Last June, when the Supreme Court declined to hear an appeal of the 4th Circuit decision upholding Maryland’s “assault weapon” ban, Kavanaugh emphasized the importance of addressing those arguments. “Given that millions of Americans own AR–15s and that a significant majority of the States allow possession of those rifles, petitioners have a strong argument that AR–15s are in ‘common use’ by law-abiding citizens and therefore are protected by the Second Amendment under Heller,” he wrote, highlighting the difficulty of “distinguish[ing] the AR–15s at issue here from the handguns at issue in Heller.”
While “AR–15s are semi-automatic,” Kavanaugh noted, “so too are most handguns.” Both kinds of weapons are used “for a variety of lawful purposes, including self-defense in the home,” he added. “For their part, criminals use both AR–15s and handguns, as well as a variety of other lawful weapons and products, in unlawful ways that threaten public safety. But handguns can be more easily carried and concealed than rifles, and handguns—not rifles—are used in the vast majority of murders and other violent crimes that individuals commit with guns in America.”
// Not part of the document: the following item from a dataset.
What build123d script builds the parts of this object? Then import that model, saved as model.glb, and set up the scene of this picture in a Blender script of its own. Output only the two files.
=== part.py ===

The denial of review in the Maryland case “does not mean that the Court agrees” with the 4th Circuit’s decision “or that the issue is not worthy of review,” Kavanaugh emphasized. “The AR–15 issue was recently decided by the First Circuit and is currently being considered by several other Courts of Appeals. Opinions from other Courts of Appeals should assist this Court’s ultimate decisionmaking on the AR–15 issue. Additional petitions for certiorari will likely be before this Court shortly and, in my view, this Court should and presumably will address the AR–15 issue soon, in the next Term or two.”